» **Goal**
Reproduce precisely the lines of the listing below, starting with the line that contains "# The origin" and stopping after the line that contains "imported = [obj"; include nothing else.

» **Supplied material**

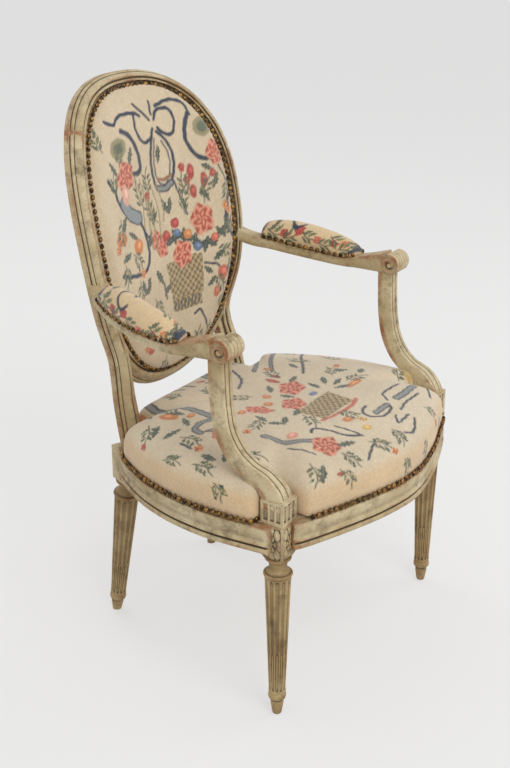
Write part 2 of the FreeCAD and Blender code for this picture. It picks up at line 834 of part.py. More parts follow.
# Glue blocks in the seat corners.
def glue_block(x, y, sx, sy):
    corner = vec(x, y, glue_z)
    a = corner + vec(sx * glue_leg, 0, 0)
    b = corner + vec(0, sy * glue_leg, 0)
    return face([corner, a, b]).extrude(vec(0, 0, glue_h))


front_block_box = box(front_leg_x - half, 400, -400, front_leg_y + half, 0, 600)
corner_front = glue_block(front_leg_x + half - 4.0, front_leg_y - half - 4.0, -1.35, 1.35)
corner_rear = glue_block(rear_leg_x + rear_half, rear_leg_y + rear_half - 8.0, -1.25, -1.25)
block_front = main_solid(corner_front.cut([front_rail, side_rail, front_block_box]))
block_rear = main_solid(corner_rear.cut([back_rail, side_rail, rear_post, stile]))

solids = {
    "front_leg_left": front_leg,
    "front_leg_right": mirrored(front_leg),
    "rear_leg_left": rear_leg,
    "rear_leg_right": mirrored(rear_leg),
    "crest_rail": crest,
    "lower_back_rail": low_back,
    "crest_pins": Part.makeCompound([pin, mirrored(pin)]),
    "front_seat_rail": front_rail,
    "side_seat_rail_left": side_rail,
    "side_seat_rail_right": mirrored(side_rail),
    "back_seat_rail": back_rail,
    "arm_left": arm,
    "arm_right": mirrored(arm),
    "arm_support_left": support,
    "arm_support_right": mirrored(support),
    "front_corner_blocks": Part.makeCompound([block_front, mirrored(block_front)]),
    "rear_corner_blocks": Part.makeCompound([block_rear, mirrored(block_rear)]),
    "seat_webbing": Part.makeCompound(straps),
    "seat_hessian": seat_hessian,
    "seat_pad": seat_pad,
    "back_hessian": back_hessian,
    "back_pad": back_pad,
    "back_outside_cover": outside_cover,
    "arm_pad_left": arm_pad,
    "arm_pad_right": mirrored(arm_pad),
}

# The origin goes under the middle of the chair.
reach = Part.makeCompound(list(solids.values())).BoundBox
shift = vec(0, -(reach.YMin + reach.YMax) / 2, 0)
os.makedirs("parts", exist_ok=True)
for name, shape in solids.items():
    moved = shape.copy()
    moved.translate(shift)
    count = len(moved.Solids)
    print(name, count, moved.isValid(), round(moved.Volume / 1000.0, 1), "cm3")
    moved.exportStep("parts/" + name + ".step")
print("size", round(reach.XLength, 1), round(reach.YLength, 1), round(reach.ZLength, 1), "shift", round(shift.y, 2))
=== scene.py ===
import math

import bmesh
import bpy
import numpy as np
from mathutils import Matrix, Vector


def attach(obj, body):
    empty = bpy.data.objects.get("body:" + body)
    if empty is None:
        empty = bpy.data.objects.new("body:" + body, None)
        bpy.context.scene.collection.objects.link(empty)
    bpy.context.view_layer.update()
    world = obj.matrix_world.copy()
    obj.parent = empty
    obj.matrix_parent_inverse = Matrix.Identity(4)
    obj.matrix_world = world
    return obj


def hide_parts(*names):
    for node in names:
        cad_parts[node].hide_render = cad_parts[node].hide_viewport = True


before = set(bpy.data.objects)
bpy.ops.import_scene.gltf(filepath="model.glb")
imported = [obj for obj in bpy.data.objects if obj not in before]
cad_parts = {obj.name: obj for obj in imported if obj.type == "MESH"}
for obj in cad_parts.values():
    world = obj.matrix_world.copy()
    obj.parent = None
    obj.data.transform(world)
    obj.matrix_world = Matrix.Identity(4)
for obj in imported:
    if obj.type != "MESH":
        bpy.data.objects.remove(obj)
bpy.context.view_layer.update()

# Front legs. Each is one turned beech leg with twelve stopped flutes, a ring and a
# top-shaped foot; the square block above the neck is carved with a leafy rosette.
# Old ochre-cream paint, with dirt and painted shade in the hollows, rubbed to the red ground at the edges.
mid_y = 12.22                      # the middle of the box, behind the drawing's own zero
front_leg_x, front_leg_y = 250.5, -187.5
block_low, rail_high = 283, 344


def at(p):
    return Vector((p[0], p[1] - mid_y, p[2])) / 1000.0


def material(name, rough):
    made = bpy.data.materials.new(name)
    made.use_nodes = True
    shader = made.node_tree.nodes["Principled BSDF"]
    shader.inputs["Roughness"].default_value = rough
    return made, made.node_tree, shader


def node(tree, kind, **values):
    made = tree.nodes.new(kind)
    for key, value in values.items():
        key = key.replace("_", " ")
        if hasattr(value, "node"):
            tree.links.new(value, made.inputs[key])
        else:
            made.inputs[key].default_value = value
    return made


def blend_colour(tree, share, a, b):
    mix = tree.nodes.new("ShaderNodeMix")
    mix.data_type = "RGBA"
    for socket, value in ((mix.inputs[0], share), (mix.inputs[6], a), (mix.inputs[7], b)):
        if hasattr(value, "node"):
            tree.links.new(value, socket)
        else:
            socket.default_value = value
    return mix.outputs[2]


def between(tree, value, low, high, to_low=0.0, to_high=1.0):
    made = node(tree, "ShaderNodeMapRange", Value=value, From_Min=low, From_Max=high, To_Min=to_low,
                To_Max=to_high)
    return made.outputs[0]


def noise(tree, where, scale, detail=4.0, rough=0.6):
    return node(tree, "ShaderNodeTexNoise", Vector=where, Scale=scale, Detail=detail,
                Roughness=rough).outputs[0]


def maths(tree, kind, a, b):
    made = tree.nodes.new("ShaderNodeMath")
    made.operation = kind
    for socket, value in ((made.inputs[0], a), (made.inputs[1], b)):
        if hasattr(value, "node"):
            tree.links.new(value, socket)
        else:
            socket.default_value = value
    return made.outputs[0]


def bump(tree, shader, height, strength, distance):
    made = node(tree, "ShaderNodeBump", Height=height, Strength=strength, Distance=distance)
    tree.links.new(made.outputs[0], shader.inputs["Normal"])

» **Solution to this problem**
# The origin goes under the middle of the chair.
reach = Part.makeCompound(list(solids.values())).BoundBox
shift = vec(0, -(reach.YMin + reach.YMax) / 2, 0)
os.makedirs("parts", exist_ok=True)
for name, shape in solids.items():
    moved = shape.copy()
    moved.translate(shift)
    count = len(moved.Solids)
    print(name, count, moved.isValid(), round(moved.Volume / 1000.0, 1), "cm3")
    moved.exportStep("parts/" + name + ".step")
print("size", round(reach.XLength, 1), round(reach.YLength, 1), round(reach.ZLength, 1), "shift", round(shift.y, 2))
=== scene.py ===
import math

import bmesh
import bpy
import numpy as np
from mathutils import Matrix, Vector


def attach(obj, body):
    empty = bpy.data.objects.get("body:" + body)
    if empty is None:
        empty = bpy.data.objects.new("body:" + body, None)
        bpy.context.scene.collection.objects.link(empty)
    bpy.context.view_layer.update()
    world = obj.matrix_world.copy()
    obj.parent = empty
    obj.matrix_parent_inverse = Matrix.Identity(4)
    obj.matrix_world = world
    return obj


def hide_parts(*names):
    for node in names:
        cad_parts[node].hide_render = cad_parts[node].hide_viewport = True


before = set(bpy.data.objects)
bpy.ops.import_scene.gltf(filepath="model.glb")
imported = [obj for obj in bpy.data.objects if obj not in before]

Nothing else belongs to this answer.